Jimmy’s family seems to be falling apart and he want to witness the final collapse – if there is to be one. Ironic, as later he is the last human left – a witness to a global collapse.

(67). Jimmy is a jokester at school. He makes little finger puppets and stages shows featuring “Evil Dad” and “Righteous Mother”, caricatures of his parents.

His mother runs away, leaving him a note saying that she was taking Killer along to liberate her. Jimmy was more upset about her taking Killer than leaving him.

Ramona moves in.

(79) Before Sharon ran away, Jimmy had met Crake. A transfer student to his class.
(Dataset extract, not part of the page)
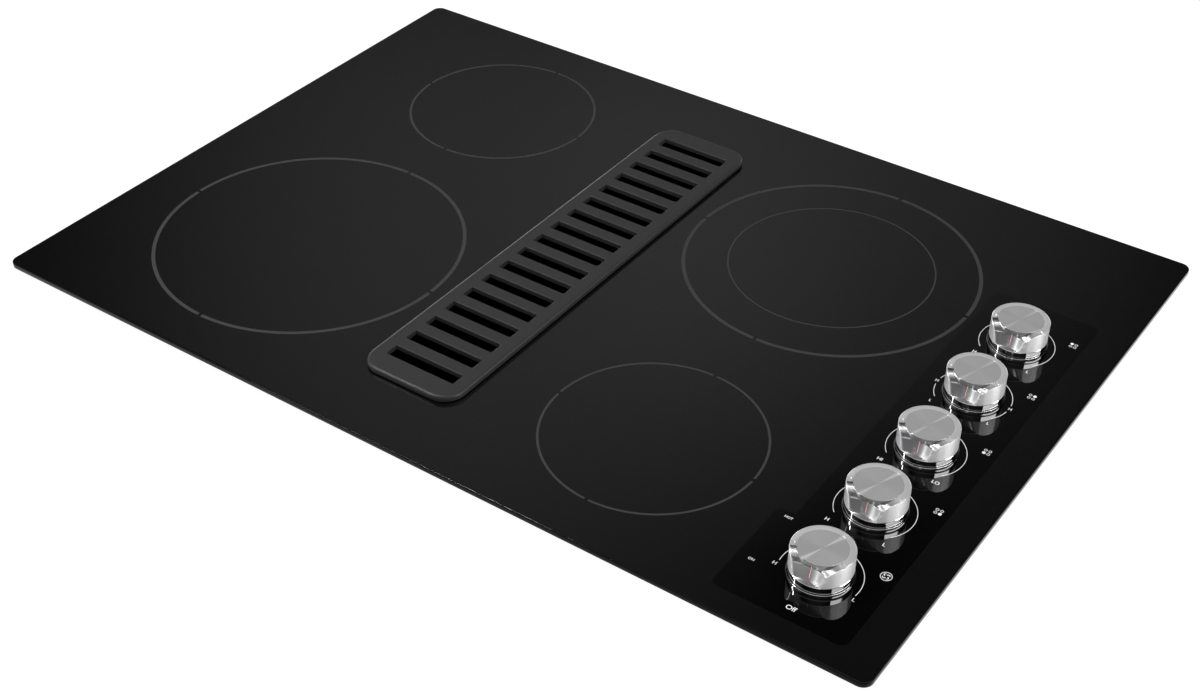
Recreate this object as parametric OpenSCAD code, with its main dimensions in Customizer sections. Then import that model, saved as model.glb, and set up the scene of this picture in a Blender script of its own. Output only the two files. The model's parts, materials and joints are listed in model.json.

Jimmy’s mother liked Crake – respected him for being rational and “more adult than a lot of adults” and his ability to carry on an objective conversation.”Your friend is intellectually honourable”.

Crake’s real name is Glenn.

(87) Jimmy and Crake are into video games. One of the games they like is called Extinctathon where you have to guess the names of recently extinct animals. There are a lot of them. The players names are also those of extinct animals. Jimmy chose the name Thickney and Crake was named after the Red-necked Crake.

Other games they played: Barbarian Stomp, Blood and Roses (in which human achievements and human misadventures would be pitted against each other).

 

Alright, so this takes me up to page 93 of the novel on the first day of reading it.  More soon. Ciao.